You may be eligible for this immigrant visa preference category if you are a skilled worker, professional, or other worker.

  • Skilled Workers” are persons whose job requires a minimum of 2 years training or work experience, not of a temporary or seasonal nature

  • Professionals” are persons whose job requires at least a U.S. baccalaureate degree or a foreign equivalent and are a member of the professions

  • Other Workers” subcategory is for persons performing unskilled labor requiring less than 2 years training or experiences, not of a temporary or seasonal nature.

(1) Skilled Workers

 

Skilled Workers must be able to demonstrate at least 2 years of job experience or training and must be performing work for which qualified workers are not available in the U.S. Labor Certification and a permanent, full-time job offer are required.

(2) Professionals

 

Professionals must able to demonstrate that you possess a U.S. baccalaureate degree or foreign degree equivalent, and that a baccalaureate degree is the normal requirement for entry into the occupation. Professionals must able be performing work for which qualified workers are not available in the U.S. Furthermore, education and experience may not be substituted for a baccalaureate degree. Labor Certification and a permanent, full-tie job offer are required.
 

(3) Unskilled Workers

 

Unskilled Workers (Other Workers) must be capable, at the time the petition is filed on your behalf, of performing unskilled labor (requiring less than 2 years training or experience), that is not of a temporary or seasonal nature, for which qualified workers are not available in the U.S. Labor Certification and a permanent, full-time job offer are required.

Note: while eligibility requirements for the third preference classification are less stringent, you should be aware that a long backlog exists for visas in the “other workers: category. See the “Department of State: Visa Bulletin” page.

Is a Labor Certification Required for a Third Preference EB-3?

Third preference petitions must generally be accompanied by an approved, individual labor certification from the Department of labor on Form ETA-9089. In some cases, the petition may be submitted to the U.S. Citizenship and Immigration Service (USCIS) with an uncertified ETA-9089 for consideration as Schedule A, Group 1.

What is the EB-3 Application Process?

Your employer (petitioner) must file a Form I-140, Petition for Alien Worker.

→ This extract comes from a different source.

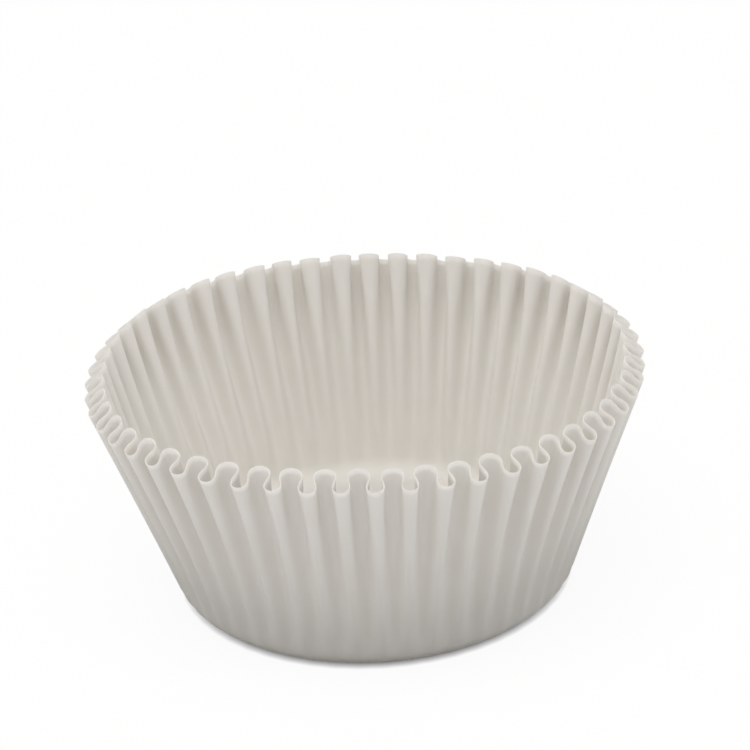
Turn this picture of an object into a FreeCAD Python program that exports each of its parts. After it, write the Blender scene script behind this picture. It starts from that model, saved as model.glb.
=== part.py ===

As part of the application process, your employer must be able to demonstrate an ability to pay the offered wage as of your visa priority date. Your employer may use an annual report, federal income tax return, or audited financial statement to demonstrate an ability to pay your wage.

Can Family of EB-3 Visa Holders Come to The United States?

Yes, your spouse may be admitted to the U.S. in E34 (spouse of a “skilled worker” or “professional”) or EW4 (spouse of an “other worker). During the process where you and your spouse are applying for permanent resident status (status as a green card holder), your spouse is eligible to file for an Employment Authorization Document (EAD). Your minor children (under the age of 21) may be admitted as E35 (child of a “skilled worker” or “professional”) or EW5 (child of an “other worker”).

What is the Fourth Preference – EB-4?

The Fourth Preference is called “EB-4” and does NOT require a Labor Certification. EB-4 is a preference reserved for “special immigrants,” which includes certain religious-workers, employees of U.S. foreign service posts, retired employees of international organizations, alien minors who are wards of court in the U.S., and other classes of aliens.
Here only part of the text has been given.